- _THE EXERCISE_
From the entries below, reproduce exactly the line containing "The Blender code", the line containing "return np.concatenate([np.linspace(*part) for", and every line in between, with nothing added.

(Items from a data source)

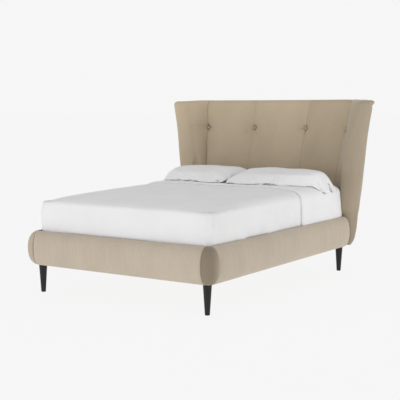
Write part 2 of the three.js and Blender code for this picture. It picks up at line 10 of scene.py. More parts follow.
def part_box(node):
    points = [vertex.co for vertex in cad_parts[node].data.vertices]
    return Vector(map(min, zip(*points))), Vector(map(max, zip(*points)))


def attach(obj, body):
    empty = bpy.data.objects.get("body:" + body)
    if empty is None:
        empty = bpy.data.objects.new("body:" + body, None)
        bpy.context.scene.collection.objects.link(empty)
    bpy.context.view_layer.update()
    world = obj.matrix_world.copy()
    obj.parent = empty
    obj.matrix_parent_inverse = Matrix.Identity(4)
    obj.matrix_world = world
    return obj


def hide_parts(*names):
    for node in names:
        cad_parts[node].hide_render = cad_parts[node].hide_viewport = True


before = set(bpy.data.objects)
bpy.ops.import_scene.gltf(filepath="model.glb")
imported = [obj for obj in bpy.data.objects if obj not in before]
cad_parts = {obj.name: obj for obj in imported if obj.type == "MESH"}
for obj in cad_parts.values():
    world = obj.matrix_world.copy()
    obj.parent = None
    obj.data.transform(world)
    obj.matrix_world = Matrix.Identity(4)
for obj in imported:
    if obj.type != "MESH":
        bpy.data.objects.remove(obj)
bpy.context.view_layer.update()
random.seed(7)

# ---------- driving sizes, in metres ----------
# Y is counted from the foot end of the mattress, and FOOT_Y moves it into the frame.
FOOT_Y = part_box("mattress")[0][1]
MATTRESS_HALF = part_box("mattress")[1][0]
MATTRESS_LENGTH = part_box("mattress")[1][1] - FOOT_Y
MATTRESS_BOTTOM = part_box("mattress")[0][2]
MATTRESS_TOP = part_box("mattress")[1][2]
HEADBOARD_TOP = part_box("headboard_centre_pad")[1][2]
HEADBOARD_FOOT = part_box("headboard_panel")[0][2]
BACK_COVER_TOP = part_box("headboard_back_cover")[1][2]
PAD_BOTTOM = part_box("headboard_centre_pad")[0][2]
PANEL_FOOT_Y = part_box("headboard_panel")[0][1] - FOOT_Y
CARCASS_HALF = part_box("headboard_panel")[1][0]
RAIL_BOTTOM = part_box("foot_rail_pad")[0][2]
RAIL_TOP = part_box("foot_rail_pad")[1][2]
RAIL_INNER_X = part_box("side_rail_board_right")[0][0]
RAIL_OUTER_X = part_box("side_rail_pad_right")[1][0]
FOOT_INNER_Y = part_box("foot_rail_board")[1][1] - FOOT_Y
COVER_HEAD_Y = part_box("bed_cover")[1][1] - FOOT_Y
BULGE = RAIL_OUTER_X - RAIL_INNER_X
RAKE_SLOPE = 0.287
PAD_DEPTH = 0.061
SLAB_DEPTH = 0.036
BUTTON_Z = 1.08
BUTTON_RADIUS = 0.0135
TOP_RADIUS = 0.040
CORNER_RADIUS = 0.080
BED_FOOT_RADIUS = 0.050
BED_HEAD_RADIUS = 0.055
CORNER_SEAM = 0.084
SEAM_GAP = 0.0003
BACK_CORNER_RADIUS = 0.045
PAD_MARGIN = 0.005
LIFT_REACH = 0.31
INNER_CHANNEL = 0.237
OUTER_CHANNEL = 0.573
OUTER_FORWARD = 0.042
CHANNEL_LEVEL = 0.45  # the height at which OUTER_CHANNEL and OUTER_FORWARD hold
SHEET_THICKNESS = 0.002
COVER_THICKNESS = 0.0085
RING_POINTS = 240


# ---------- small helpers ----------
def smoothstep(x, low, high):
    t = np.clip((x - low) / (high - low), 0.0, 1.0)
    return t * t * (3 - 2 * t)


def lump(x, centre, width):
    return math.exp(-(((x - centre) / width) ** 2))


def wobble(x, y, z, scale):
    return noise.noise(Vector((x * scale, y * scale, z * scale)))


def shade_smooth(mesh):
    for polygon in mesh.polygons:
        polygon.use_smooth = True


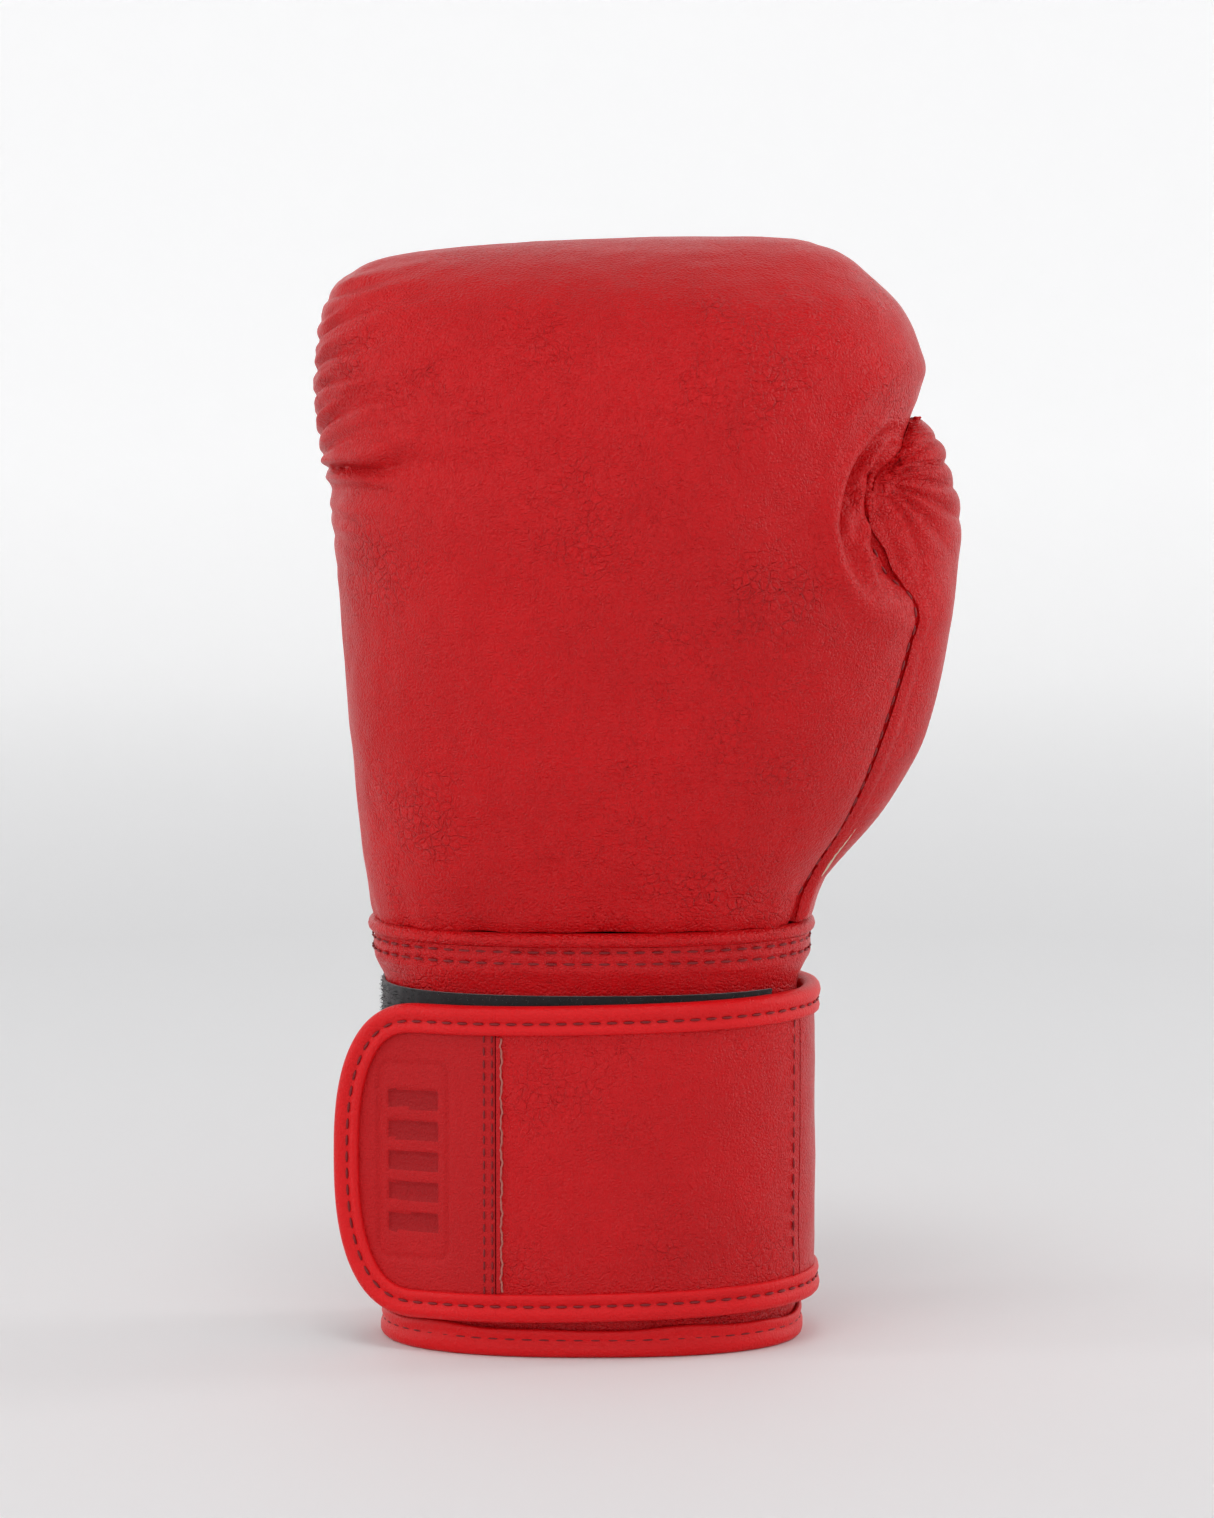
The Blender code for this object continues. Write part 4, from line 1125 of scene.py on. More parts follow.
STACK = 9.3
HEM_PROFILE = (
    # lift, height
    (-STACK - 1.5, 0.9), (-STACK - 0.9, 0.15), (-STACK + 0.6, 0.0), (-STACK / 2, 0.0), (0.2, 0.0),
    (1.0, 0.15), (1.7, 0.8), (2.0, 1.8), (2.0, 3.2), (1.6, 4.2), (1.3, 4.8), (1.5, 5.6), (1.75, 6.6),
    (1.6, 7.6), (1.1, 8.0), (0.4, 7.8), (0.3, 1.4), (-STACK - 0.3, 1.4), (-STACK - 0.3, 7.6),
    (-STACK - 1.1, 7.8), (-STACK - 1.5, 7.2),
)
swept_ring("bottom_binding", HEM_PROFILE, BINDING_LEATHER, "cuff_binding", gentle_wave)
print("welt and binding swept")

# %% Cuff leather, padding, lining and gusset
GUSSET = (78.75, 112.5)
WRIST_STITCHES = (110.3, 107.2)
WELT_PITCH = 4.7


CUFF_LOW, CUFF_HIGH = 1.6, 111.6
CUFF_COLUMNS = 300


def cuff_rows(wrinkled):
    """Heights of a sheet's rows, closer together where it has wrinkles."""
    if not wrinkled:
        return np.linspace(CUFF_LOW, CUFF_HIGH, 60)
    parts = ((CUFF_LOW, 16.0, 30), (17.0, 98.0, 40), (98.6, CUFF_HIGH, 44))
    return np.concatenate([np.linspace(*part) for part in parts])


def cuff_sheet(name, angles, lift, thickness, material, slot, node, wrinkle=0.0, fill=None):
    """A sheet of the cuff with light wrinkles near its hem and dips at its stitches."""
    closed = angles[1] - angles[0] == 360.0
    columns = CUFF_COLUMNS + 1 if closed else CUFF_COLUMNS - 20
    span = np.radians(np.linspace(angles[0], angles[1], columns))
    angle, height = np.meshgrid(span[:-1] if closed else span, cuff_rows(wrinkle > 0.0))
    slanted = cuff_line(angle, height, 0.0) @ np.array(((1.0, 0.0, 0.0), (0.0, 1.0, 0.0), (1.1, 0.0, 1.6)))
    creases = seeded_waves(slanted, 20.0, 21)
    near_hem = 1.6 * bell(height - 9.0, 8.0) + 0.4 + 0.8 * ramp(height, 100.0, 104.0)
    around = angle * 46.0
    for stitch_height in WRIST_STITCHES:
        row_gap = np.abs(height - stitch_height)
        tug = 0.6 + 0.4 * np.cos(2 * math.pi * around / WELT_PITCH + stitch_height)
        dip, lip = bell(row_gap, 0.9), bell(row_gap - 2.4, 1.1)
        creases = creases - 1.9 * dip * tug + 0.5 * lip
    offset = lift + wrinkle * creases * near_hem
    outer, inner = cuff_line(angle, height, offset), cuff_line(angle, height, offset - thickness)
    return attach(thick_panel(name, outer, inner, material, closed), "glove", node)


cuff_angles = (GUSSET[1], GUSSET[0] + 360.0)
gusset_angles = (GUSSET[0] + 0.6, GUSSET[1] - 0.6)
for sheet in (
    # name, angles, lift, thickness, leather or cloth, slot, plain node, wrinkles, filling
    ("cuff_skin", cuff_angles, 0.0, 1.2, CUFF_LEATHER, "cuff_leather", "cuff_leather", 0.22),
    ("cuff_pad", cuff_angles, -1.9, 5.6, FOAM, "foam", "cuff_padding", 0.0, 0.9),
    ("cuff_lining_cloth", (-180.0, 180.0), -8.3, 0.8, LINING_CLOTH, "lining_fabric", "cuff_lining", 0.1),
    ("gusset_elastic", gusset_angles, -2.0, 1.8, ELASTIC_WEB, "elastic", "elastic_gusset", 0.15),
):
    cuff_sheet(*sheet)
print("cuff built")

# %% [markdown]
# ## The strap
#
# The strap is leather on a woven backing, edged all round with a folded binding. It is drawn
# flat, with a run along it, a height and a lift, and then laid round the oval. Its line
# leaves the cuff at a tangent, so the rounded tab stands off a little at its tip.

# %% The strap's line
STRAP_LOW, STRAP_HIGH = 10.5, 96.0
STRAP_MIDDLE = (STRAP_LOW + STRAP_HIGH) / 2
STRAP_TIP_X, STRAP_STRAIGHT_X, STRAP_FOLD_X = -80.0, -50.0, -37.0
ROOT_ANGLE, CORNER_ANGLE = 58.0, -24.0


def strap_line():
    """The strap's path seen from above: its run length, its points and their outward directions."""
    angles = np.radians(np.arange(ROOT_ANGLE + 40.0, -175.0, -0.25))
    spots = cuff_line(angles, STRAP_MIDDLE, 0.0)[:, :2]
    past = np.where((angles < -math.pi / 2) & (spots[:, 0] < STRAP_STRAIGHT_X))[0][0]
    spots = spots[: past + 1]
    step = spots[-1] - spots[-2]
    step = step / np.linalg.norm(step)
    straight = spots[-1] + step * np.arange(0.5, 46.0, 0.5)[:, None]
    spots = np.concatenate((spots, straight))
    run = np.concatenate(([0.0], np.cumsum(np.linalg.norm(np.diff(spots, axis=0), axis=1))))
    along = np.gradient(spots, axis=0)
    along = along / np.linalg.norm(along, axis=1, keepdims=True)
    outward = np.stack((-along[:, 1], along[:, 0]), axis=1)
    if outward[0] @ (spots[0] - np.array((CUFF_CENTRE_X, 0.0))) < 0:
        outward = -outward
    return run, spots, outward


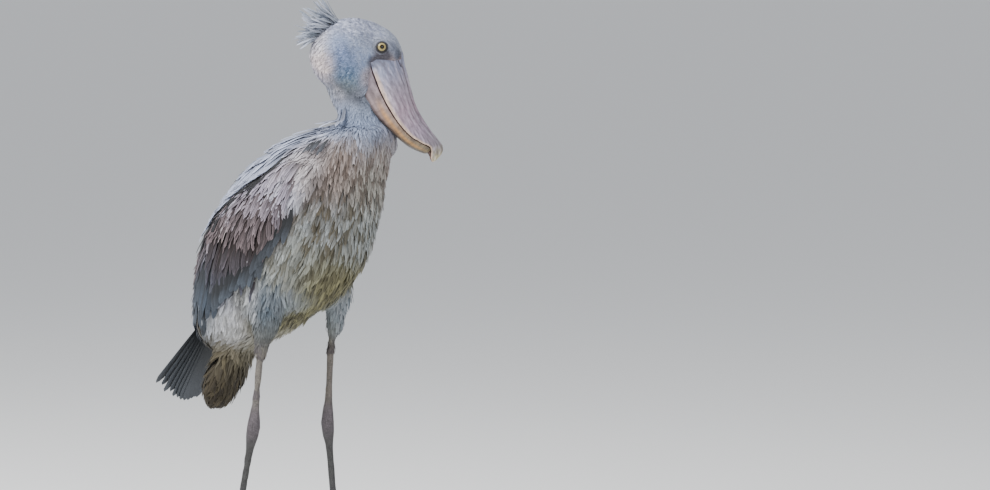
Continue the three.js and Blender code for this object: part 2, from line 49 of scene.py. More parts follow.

- _SOLUTION TO THE PROBLEM_
The Blender code for this object continues. Write part 4, from line 1125 of scene.py on. More parts follow.
STACK = 9.3
HEM_PROFILE = (
    # lift, height
    (-STACK - 1.5, 0.9), (-STACK - 0.9, 0.15), (-STACK + 0.6, 0.0), (-STACK / 2, 0.0), (0.2, 0.0),
    (1.0, 0.15), (1.7, 0.8), (2.0, 1.8), (2.0, 3.2), (1.6, 4.2), (1.3, 4.8), (1.5, 5.6), (1.75, 6.6),
    (1.6, 7.6), (1.1, 8.0), (0.4, 7.8), (0.3, 1.4), (-STACK - 0.3, 1.4), (-STACK - 0.3, 7.6),
    (-STACK - 1.1, 7.8), (-STACK - 1.5, 7.2),
)
swept_ring("bottom_binding", HEM_PROFILE, BINDING_LEATHER, "cuff_binding", gentle_wave)
print("welt and binding swept")

# %% Cuff leather, padding, lining and gusset
GUSSET = (78.75, 112.5)
WRIST_STITCHES = (110.3, 107.2)
WELT_PITCH = 4.7


CUFF_LOW, CUFF_HIGH = 1.6, 111.6
CUFF_COLUMNS = 300


def cuff_rows(wrinkled):
    """Heights of a sheet's rows, closer together where it has wrinkles."""
    if not wrinkled:
        return np.linspace(CUFF_LOW, CUFF_HIGH, 60)
    parts = ((CUFF_LOW, 16.0, 30), (17.0, 98.0, 40), (98.6, CUFF_HIGH, 44))
    return np.concatenate([np.linspace(*part) for part in parts])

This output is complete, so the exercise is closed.